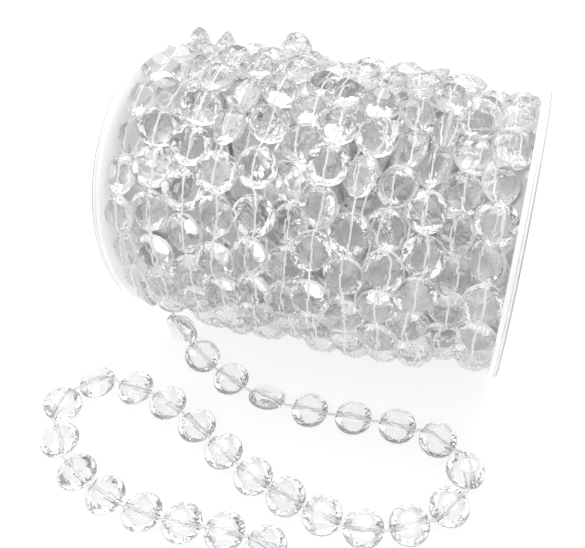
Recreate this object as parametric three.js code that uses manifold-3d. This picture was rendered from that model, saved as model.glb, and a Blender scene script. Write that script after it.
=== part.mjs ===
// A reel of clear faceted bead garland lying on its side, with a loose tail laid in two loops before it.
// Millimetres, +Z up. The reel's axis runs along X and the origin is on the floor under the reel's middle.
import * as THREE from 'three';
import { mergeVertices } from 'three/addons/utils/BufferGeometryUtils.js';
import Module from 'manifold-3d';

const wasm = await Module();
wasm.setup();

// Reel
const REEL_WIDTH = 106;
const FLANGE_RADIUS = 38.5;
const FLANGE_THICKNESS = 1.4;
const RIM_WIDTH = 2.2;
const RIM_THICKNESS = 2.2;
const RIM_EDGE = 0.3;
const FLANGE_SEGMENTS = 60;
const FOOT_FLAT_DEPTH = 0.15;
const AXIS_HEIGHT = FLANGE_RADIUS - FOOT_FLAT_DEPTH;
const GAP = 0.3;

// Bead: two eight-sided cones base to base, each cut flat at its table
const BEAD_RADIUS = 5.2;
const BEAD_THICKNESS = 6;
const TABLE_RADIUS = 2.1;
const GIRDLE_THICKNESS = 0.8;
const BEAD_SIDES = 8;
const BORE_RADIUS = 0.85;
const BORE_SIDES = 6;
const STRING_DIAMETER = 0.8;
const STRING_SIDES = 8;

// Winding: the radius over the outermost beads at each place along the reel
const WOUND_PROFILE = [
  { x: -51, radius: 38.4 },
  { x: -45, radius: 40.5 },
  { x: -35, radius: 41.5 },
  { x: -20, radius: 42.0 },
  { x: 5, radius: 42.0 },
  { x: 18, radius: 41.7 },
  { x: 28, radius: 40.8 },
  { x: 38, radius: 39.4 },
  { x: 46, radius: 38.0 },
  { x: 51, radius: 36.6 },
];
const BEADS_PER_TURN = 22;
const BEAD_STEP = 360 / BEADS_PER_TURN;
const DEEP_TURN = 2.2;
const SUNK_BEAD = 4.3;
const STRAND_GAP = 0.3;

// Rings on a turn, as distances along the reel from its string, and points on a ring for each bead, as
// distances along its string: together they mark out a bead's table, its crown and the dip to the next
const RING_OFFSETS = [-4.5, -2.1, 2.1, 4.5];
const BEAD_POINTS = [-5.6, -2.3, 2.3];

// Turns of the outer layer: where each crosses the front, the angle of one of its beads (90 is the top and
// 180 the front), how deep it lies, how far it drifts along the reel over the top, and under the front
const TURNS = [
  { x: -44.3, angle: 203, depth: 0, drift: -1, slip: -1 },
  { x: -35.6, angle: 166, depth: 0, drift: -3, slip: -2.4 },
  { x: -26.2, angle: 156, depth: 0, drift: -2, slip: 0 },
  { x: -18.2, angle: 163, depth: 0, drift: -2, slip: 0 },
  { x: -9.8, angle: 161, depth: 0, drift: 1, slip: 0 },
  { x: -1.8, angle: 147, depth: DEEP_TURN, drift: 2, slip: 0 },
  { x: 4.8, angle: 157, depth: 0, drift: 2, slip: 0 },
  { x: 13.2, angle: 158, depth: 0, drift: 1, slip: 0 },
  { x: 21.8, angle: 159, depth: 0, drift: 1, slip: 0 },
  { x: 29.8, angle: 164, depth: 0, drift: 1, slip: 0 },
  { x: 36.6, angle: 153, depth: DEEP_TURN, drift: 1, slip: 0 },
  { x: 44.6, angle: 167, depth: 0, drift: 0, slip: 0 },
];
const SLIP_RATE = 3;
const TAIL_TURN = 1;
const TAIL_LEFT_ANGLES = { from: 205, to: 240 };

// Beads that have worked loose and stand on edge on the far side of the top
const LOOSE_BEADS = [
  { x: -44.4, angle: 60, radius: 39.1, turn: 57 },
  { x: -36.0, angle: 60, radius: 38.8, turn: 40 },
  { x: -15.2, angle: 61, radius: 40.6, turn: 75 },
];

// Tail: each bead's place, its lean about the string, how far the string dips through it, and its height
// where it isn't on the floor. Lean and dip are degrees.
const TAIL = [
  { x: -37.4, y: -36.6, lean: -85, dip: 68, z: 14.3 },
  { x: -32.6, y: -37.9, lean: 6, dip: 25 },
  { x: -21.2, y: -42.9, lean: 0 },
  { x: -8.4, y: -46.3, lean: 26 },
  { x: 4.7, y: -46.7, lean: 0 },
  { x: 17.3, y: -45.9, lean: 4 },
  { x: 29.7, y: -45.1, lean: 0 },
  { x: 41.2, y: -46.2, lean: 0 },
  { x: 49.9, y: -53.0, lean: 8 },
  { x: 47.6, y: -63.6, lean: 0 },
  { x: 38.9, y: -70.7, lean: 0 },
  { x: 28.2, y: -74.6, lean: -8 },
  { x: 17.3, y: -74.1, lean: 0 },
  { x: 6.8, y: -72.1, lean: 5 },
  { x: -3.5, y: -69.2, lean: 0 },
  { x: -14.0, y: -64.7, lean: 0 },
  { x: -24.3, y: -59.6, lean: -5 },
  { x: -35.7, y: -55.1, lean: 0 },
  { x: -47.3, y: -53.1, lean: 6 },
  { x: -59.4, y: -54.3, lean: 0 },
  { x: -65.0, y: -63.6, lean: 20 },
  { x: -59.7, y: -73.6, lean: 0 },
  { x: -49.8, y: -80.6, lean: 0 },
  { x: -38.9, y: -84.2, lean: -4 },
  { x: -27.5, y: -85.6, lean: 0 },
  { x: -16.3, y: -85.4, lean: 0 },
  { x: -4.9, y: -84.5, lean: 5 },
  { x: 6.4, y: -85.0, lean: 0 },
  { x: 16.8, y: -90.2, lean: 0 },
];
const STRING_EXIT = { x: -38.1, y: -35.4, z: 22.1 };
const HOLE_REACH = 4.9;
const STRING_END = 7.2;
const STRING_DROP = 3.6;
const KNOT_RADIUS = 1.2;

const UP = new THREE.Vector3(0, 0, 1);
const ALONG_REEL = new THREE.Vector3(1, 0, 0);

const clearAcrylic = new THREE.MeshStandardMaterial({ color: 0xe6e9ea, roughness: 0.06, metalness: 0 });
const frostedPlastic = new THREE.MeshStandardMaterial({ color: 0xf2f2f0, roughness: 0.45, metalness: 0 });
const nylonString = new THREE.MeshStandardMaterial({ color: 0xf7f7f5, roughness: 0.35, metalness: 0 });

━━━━

Return every line exactly.

Answer for this exercise.
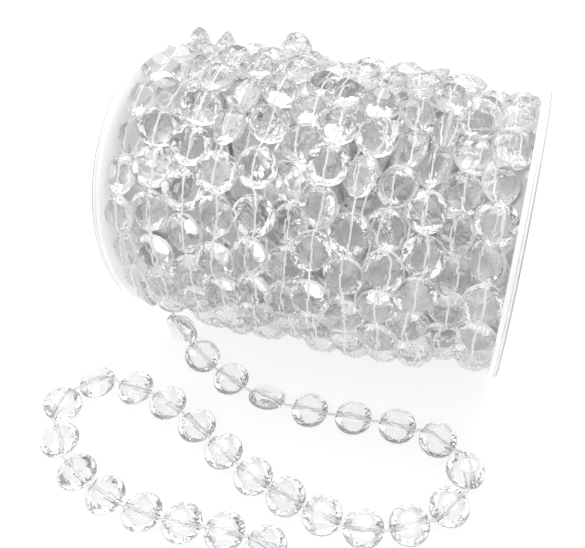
Recreate this object as parametric three.js code that uses manifold-3d. This picture was rendered from that model, saved as model.glb, and a Blender scene script. Write that script after it.
=== part.mjs ===
// A reel of clear faceted bead garland lying on its side, with a loose tail laid in two loops before it.
// Millimetres, +Z up. The reel's axis runs along X and the origin is on the floor under the reel's middle.
import * as THREE from 'three';
import { mergeVertices } from 'three/addons/utils/BufferGeometryUtils.js';
import Module from 'manifold-3d';

const wasm = await Module();
wasm.setup();

// Reel
const REEL_WIDTH = 106;
const FLANGE_RADIUS = 38.5;
const FLANGE_THICKNESS = 1.4;
const RIM_WIDTH = 2.2;
const RIM_THICKNESS = 2.2;
const RIM_EDGE = 0.3;
const FLANGE_SEGMENTS = 60;
const FOOT_FLAT_DEPTH = 0.15;
const AXIS_HEIGHT = FLANGE_RADIUS - FOOT_FLAT_DEPTH;
const GAP = 0.3;

// Bead: two eight-sided cones base to base, each cut flat at its table
const BEAD_RADIUS = 5.2;
const BEAD_THICKNESS = 6;
const TABLE_RADIUS = 2.1;
const GIRDLE_THICKNESS = 0.8;
const BEAD_SIDES = 8;
const BORE_RADIUS = 0.85;
const BORE_SIDES = 6;
const STRING_DIAMETER = 0.8;
const STRING_SIDES = 8;

// Winding: the radius over the outermost beads at each place along the reel
const WOUND_PROFILE = [
  { x: -51, radius: 38.4 },
  { x: -45, radius: 40.5 },
  { x: -35, radius: 41.5 },
  { x: -20, radius: 42.0 },
  { x: 5, radius: 42.0 },
  { x: 18, radius: 41.7 },
  { x: 28, radius: 40.8 },
  { x: 38, radius: 39.4 },
  { x: 46, radius: 38.0 },
  { x: 51, radius: 36.6 },
];
const BEADS_PER_TURN = 22;
const BEAD_STEP = 360 / BEADS_PER_TURN;
const DEEP_TURN = 2.2;
const SUNK_BEAD = 4.3;
const STRAND_GAP = 0.3;

// Rings on a turn, as distances along the reel from its string, and points on a ring for each bead, as
// distances along its string: together they mark out a bead's table, its crown and the dip to the next
const RING_OFFSETS = [-4.5, -2.1, 2.1, 4.5];
const BEAD_POINTS = [-5.6, -2.3, 2.3];

// Turns of the outer layer: where each crosses the front, the angle of one of its beads (90 is the top and
// 180 the front), how deep it lies, how far it drifts along the reel over the top, and under the front
const TURNS = [
  { x: -44.3, angle: 203, depth: 0, drift: -1, slip: -1 },
  { x: -35.6, angle: 166, depth: 0, drift: -3, slip: -2.4 },
  { x: -26.2, angle: 156, depth: 0, drift: -2, slip: 0 },
  { x: -18.2, angle: 163, depth: 0, drift: -2, slip: 0 },
  { x: -9.8, angle: 161, depth: 0, drift: 1, slip: 0 },
  { x: -1.8, angle: 147, depth: DEEP_TURN, drift: 2, slip: 0 },
  { x: 4.8, angle: 157, depth: 0, drift: 2, slip: 0 },
  { x: 13.2, angle: 158, depth: 0, drift: 1, slip: 0 },
  { x: 21.8, angle: 159, depth: 0, drift: 1, slip: 0 },
  { x: 29.8, angle: 164, depth: 0, drift: 1, slip: 0 },
  { x: 36.6, angle: 153, depth: DEEP_TURN, drift: 1, slip: 0 },
  { x: 44.6, angle: 167, depth: 0, drift: 0, slip: 0 },
];
const SLIP_RATE = 3;
const TAIL_TURN = 1;
const TAIL_LEFT_ANGLES = { from: 205, to: 240 };

// Beads that have worked loose and stand on edge on the far side of the top
const LOOSE_BEADS = [
  { x: -44.4, angle: 60, radius: 39.1, turn: 57 },
  { x: -36.0, angle: 60, radius: 38.8, turn: 40 },
  { x: -15.2, angle: 61, radius: 40.6, turn: 75 },
];

// Tail: each bead's place, its lean about the string, how far the string dips through it, and its height
// where it isn't on the floor. Lean and dip are degrees.
const TAIL = [
  { x: -37.4, y: -36.6, lean: -85, dip: 68, z: 14.3 },
  { x: -32.6, y: -37.9, lean: 6, dip: 25 },
  { x: -21.2, y: -42.9, lean: 0 },
  { x: -8.4, y: -46.3, lean: 26 },
  { x: 4.7, y: -46.7, lean: 0 },
  { x: 17.3, y: -45.9, lean: 4 },
  { x: 29.7, y: -45.1, lean: 0 },
  { x: 41.2, y: -46.2, lean: 0 },
  { x: 49.9, y: -53.0, lean: 8 },
  { x: 47.6, y: -63.6, lean: 0 },
  { x: 38.9, y: -70.7, lean: 0 },
  { x: 28.2, y: -74.6, lean: -8 },
  { x: 17.3, y: -74.1, lean: 0 },
  { x: 6.8, y: -72.1, lean: 5 },
  { x: -3.5, y: -69.2, lean: 0 },
  { x: -14.0, y: -64.7, lean: 0 },
  { x: -24.3, y: -59.6, lean: -5 },
  { x: -35.7, y: -55.1, lean: 0 },
  { x: -47.3, y: -53.1, lean: 6 },
  { x: -59.4, y: -54.3, lean: 0 },
  { x: -65.0, y: -63.6, lean: 20 },
  { x: -59.7, y: -73.6, lean: 0 },
  { x: -49.8, y: -80.6, lean: 0 },
  { x: -38.9, y: -84.2, lean: -4 },
  { x: -27.5, y: -85.6, lean: 0 },
  { x: -16.3, y: -85.4, lean: 0 },
  { x: -4.9, y: -84.5, lean: 5 },
  { x: 6.4, y: -85.0, lean: 0 },
  { x: 16.8, y: -90.2, lean: 0 },
];
const STRING_EXIT = { x: -38.1, y: -35.4, z: 22.1 };
const HOLE_REACH = 4.9;
const STRING_END = 7.2;
const STRING_DROP = 3.6;
const KNOT_RADIUS = 1.2;

const UP = new THREE.Vector3(0, 0, 1);
const ALONG_REEL = new THREE.Vector3(1, 0, 0);

const clearAcrylic = new THREE.MeshStandardMaterial({ color: 0xe6e9ea, roughness: 0.06, metalness: 0 });
const frostedPlastic = new THREE.MeshStandardMaterial({ color: 0xf2f2f0, roughness: 0.45, metalness: 0 });
const nylonString = new THREE.MeshStandardMaterial({ color: 0xf7f7f5, roughness: 0.35, metalness: 0 });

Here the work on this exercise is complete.